Comic novel (1995) by Robert Rodi. Mitchell Sayer, happy and sorted homosexual and attorney discovers that he has an identical twin. Thinking that this brother might be able to fill in some of the gaps in his life, he sets out to find him. Donald Sweet, the missing twin, however, is the drag queen of the title; he's better known as Kitten Kaboodle (possibly one of the best drag queen names around).

The novel is excellent, well written, if light-hearted fare. It is very similar in style to Rodi's other books: the characters are well drawn, the situations are farcical and the ending is happy. This one does seem to have a little more to say about acceptance, though, and valid lifestyle choices (I hate that term - but there you go). Undoubtedly the best bit, and the one which, I suspect came to mind first when he was thinking about the book (the rest of the novel seems to be about trying to get to this point in a reasonable and believable way), is when Kitten has to put on 'male' clothes and pretend to be Mitchell at an important meeting - and, likewise, Mitchell has to drag-up in order to stop Kitten from losing his/her job. This sort of 'other side of the fence' stuff helps both to see the other's situation and to empathise with their predicament. It is fabulously well done.
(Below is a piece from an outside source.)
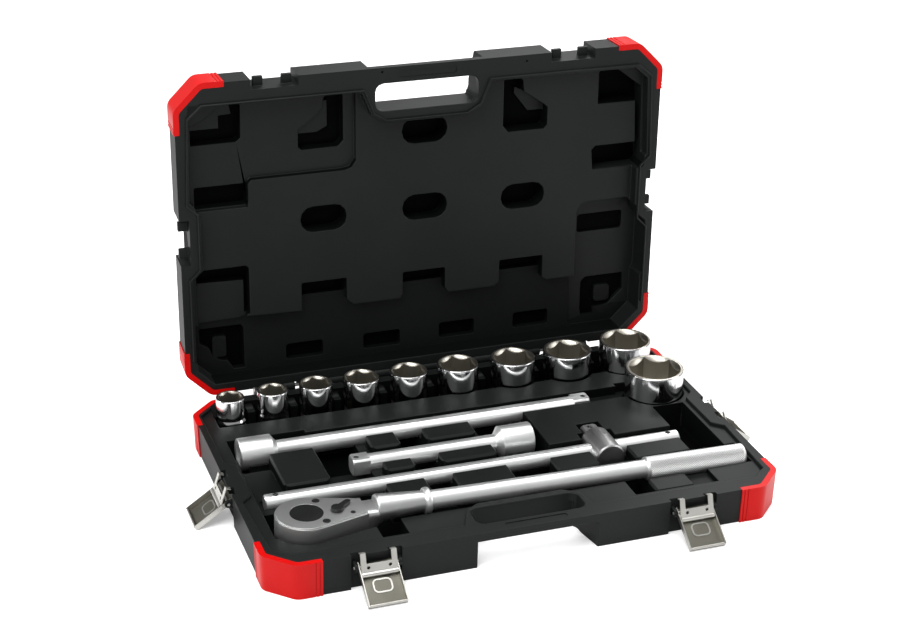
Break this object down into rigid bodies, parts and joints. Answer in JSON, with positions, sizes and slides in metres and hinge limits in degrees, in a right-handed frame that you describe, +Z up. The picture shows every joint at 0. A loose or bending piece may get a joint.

There are some great drag names in the book, right up there with 'Fay Ways, Anita Man and Bang Bang Ladesh' from Harvey Fierstein's sublime Torch Song Trilogy and Felicia Jollygoodfellow from the brilliant Priscilla Queen of the Desert. Rodi comes up with Regina Upright, Raquel Domage 'the unliving doll', Tequila Mockingbird, 'America's Sweet Tart', May Oui, 'the only one of the girls with hair thick enough to forgo a wig, and she was well hated for it' (all quotations from the Dutton edition).

Marvellous, marvellous stuff.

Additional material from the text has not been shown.